2014年の夏に出されたもので、言うまでもなく前年の民主党の政権喪失と安倍政権の成立への危機感から来ている。
この時に、集団的自衛権の閣議決定の日に、と書かれているが、その危機感は今や現実のものになって来た。
もちろん、二人の立場は、民主党支持なので、異論のある方も多いに違いない。
だが、この本には、非常に興味深いことが書かれている。1930年代の、日本の5・15事件以降の軍部の政治への参画は、彼らが反体制的エリートになったことが原因だという。

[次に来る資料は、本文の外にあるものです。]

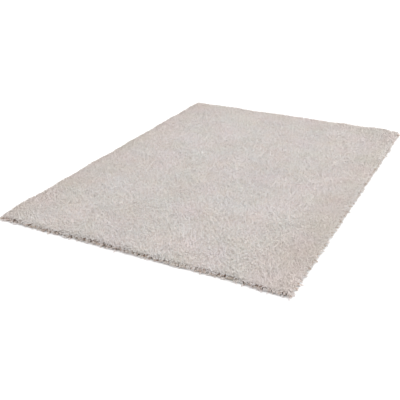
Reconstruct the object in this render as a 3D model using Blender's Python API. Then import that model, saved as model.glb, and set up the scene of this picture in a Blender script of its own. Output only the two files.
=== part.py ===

1925年の普通選挙法の制定により、明治以降政権を握っていた軍人、山県有朋、桂太郎、田中義一らが後退し、一応政党内閣になったことで、軍人は政治体制の中心ではなくなってしまったとのこと。
そこへ、軍部による直接的な政治参加が始まったとのことで、こうした反体制的エリート性は、安倍晋三と彼を支える自民党若手も同様だというのだ。
これは非常に正しいと思う。今の自民党は、かつての国民政党ではなく、若手の変な議員の発言に見られるように「ネット右翼的」な偏狭な政治集団に変質していると思う。
議員の候補を公募で行うことに、その元凶があると思う。要は、こうした制度では、常に声の大きい威勢のっ良い者が勝ってしまうからである。
私の地方政治での見聞から見ても、かつての穏健な保守としての自民党は、もうどこにもないように思える。
誠に残念なことと言うしかない。